Here is your problem patslatt - as usual you do not know what you are talking about.

The job is not in the UK - it is exclusive to England and it is not called 'nursing assistant' - it is Nursing Associate - and yes it does require certification - after a two year training course. It is regarded as a foundation course for further qualifications for nursing and also requires registration with the Nursing and Midwifery Board.

How long would it take to train a person to specialise in working a ventilator?
Those in charge of an ICU are highly trained Intensivists / Anaesthetists under the supervision of not one, but a team of consultants (minimum 3 years and usually 4 years, post qualification before they can even start working in this sector). It is an extremely difficult job to get into because of the high level of understanding of the nature of caring for ICU patients. And - yes - it is a specialty job to look after an ICU ventilator. To start with large numbers of such patients require sedation for mechanically assisted ventilation. On top of that, a very carefully monitored and regularly refined cocktail of drugs are required to maintain vital organs, with kidney failure a particular problem. Large numbers of Covid 19 patients that require mechanical ventilation will suffer from kidney failure. On top of that there are numerous side effects including sepsis and other secondary infections. Not all patients will require mechanical ventilation - but substantial numbers will - and even those that don't have to be similarly monitored and have prescribed drugs to maintain their bodily functions.

So your claim of -
I'd guess not long, maybe a few days.
means - as usual - you are talking out of your rear end.

Emergency training may be needed as the Covid-19 infection rockets upwards.
Emergency training is already talking place - not with Nursing Associates who are not allowed to touch a syringe and only allowed to administer oral drugs under nursing supervision - but with highly qualified doctors who are being transferred from other departments to cope with the crisis - and the emergency training is not 'a few days' - it is actually going to be done on the fly under Intensivist/Anaesthetist supervision because of the scale of the crisis.
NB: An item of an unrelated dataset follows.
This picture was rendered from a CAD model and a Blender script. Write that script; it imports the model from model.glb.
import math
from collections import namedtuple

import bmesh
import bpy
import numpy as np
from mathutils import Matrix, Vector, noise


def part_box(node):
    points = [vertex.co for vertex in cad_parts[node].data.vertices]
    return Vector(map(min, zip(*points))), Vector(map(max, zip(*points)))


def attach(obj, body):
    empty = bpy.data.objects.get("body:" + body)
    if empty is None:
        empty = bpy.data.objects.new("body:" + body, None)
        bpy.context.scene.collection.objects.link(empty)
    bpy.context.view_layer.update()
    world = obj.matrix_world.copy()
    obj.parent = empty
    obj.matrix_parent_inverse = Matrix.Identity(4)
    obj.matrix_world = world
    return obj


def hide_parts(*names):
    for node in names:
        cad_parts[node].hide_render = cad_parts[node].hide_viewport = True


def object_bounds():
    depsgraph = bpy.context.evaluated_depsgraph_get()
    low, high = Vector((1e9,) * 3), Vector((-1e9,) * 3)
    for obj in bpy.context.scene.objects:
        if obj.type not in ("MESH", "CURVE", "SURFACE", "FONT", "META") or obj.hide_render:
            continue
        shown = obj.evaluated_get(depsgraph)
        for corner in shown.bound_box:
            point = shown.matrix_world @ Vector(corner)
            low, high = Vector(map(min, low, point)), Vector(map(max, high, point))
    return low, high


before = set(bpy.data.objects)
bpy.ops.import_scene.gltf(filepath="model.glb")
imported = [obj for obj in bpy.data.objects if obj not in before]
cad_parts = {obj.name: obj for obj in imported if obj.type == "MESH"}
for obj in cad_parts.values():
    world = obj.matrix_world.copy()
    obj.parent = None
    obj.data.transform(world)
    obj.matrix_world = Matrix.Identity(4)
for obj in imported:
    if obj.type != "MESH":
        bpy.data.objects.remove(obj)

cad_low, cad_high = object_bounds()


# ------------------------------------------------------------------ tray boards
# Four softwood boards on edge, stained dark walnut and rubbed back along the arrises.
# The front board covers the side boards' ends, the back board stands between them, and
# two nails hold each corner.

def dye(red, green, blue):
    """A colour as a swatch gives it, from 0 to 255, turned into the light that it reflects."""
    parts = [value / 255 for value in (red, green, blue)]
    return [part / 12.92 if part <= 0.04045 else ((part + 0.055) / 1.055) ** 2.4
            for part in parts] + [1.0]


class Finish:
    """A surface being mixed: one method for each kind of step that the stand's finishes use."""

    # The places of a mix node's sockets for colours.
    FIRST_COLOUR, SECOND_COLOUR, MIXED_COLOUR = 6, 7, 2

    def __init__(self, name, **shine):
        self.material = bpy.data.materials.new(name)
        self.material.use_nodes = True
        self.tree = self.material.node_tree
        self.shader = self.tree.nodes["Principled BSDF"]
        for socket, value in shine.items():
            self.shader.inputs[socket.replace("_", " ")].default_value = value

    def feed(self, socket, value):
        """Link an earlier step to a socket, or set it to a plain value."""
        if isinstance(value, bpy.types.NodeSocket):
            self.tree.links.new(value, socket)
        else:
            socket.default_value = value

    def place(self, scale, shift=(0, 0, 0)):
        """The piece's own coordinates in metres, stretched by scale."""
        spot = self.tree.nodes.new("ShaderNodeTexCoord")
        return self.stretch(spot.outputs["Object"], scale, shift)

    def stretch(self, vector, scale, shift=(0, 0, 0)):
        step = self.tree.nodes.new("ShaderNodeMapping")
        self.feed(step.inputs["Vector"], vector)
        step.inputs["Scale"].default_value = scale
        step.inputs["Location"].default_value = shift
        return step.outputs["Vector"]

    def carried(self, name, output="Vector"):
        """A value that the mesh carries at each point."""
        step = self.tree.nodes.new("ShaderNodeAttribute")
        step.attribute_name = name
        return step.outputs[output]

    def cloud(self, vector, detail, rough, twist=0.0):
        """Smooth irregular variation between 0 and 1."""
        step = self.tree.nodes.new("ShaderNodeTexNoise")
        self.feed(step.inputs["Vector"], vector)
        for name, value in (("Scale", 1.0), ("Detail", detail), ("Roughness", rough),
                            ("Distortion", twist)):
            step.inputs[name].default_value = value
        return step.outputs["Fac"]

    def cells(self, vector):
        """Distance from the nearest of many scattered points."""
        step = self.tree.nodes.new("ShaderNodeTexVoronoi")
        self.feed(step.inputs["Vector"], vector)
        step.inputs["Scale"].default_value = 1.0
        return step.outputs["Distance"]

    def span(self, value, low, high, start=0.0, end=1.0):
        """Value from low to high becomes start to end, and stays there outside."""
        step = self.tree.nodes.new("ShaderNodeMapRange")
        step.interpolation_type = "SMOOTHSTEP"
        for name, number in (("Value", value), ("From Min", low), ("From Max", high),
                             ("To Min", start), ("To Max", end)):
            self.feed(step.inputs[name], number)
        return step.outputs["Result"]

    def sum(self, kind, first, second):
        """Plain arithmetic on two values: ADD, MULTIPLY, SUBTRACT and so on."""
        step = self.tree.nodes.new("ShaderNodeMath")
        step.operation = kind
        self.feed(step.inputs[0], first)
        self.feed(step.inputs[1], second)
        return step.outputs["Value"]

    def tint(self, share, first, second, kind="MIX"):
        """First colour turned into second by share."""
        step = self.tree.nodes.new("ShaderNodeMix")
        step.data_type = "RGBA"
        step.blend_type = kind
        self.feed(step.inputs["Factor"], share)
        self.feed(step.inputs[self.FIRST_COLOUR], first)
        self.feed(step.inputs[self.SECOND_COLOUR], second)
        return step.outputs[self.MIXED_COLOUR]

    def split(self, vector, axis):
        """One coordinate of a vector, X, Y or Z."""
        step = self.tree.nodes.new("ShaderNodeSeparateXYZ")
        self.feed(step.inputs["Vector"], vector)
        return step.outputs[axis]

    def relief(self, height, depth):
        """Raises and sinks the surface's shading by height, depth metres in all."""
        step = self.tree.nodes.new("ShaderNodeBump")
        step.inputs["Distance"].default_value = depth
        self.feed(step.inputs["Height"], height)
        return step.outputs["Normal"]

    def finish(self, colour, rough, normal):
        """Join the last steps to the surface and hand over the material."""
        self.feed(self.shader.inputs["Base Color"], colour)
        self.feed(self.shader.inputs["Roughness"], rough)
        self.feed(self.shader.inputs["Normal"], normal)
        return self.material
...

None of these doctors will be allowed to operate on their own during this crisis - because if they were, they would make mistakes and kill people.

The claims on pay are well documented,not false as you claim.A few years ago, the average Irish public sector worker was paid about half as much again as the private sector average based on Irish government statistics. Nurses pay obviously reflects that big gap given jealously guarded pay relativies. Given the small gap of about 10% in the UK, Irish nurses are paid way more than UK nurses. You and other hard lefty bloggers constantly try to cover up how the overpaid and overpensioned public sector is screwing the private sector taxpayer on pay.
Well-documented - yea - from the right-wing media in this country who, like you, take selective quotes from doctored reports and blow them out of proportion.
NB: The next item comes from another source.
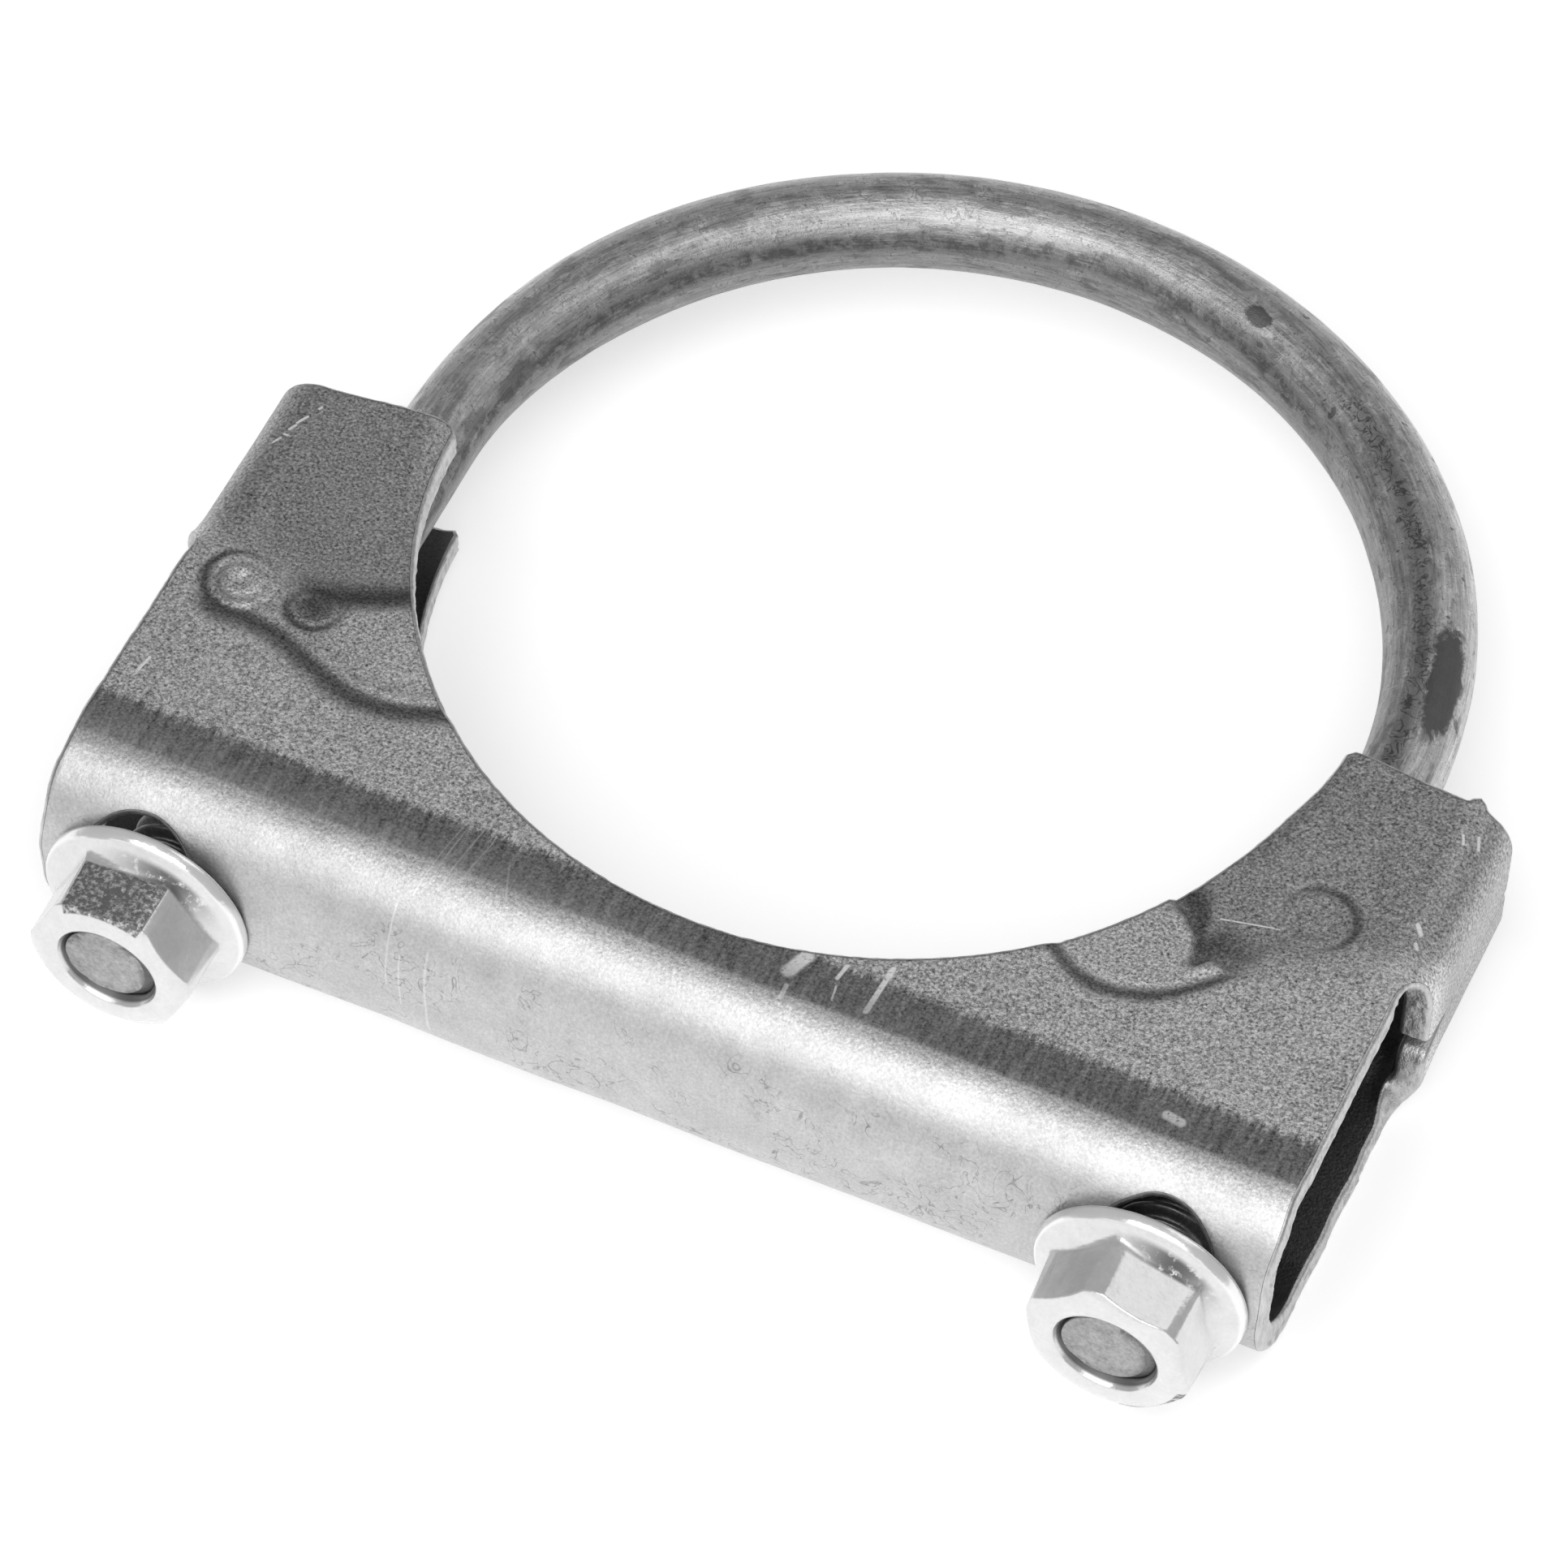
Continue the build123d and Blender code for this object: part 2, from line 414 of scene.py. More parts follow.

Are Irish nurses paid more than UK nurses? - yes they are - they also work longer hours, have significantly poorer working conditions, have significantly more clinical responsibility, have a higher cost of living and fewer opportunities for training and career advancement. In fact when you ignore outside issues like the cost of living - and focus just on working hours and professional development - Irish nurses are paid marginally higher than the UK (approx £1 per hour). If the pay of Irish nurses was so good you have to explain why large numbers of nurses leave this country every single year to work abroad, including to the UK (and the same applies with doctors).

But then again - this really has nothing to do with the work that medical professionals do in this country or what they get paid - nothing to do with the fact that during this pandemic every single one of them are risking their lives (a fifth of all Covid19 cases in Ireland are frontline hospital staff) - and everything to do with your anti-public sector agenda that you spend hours spouting on this forum.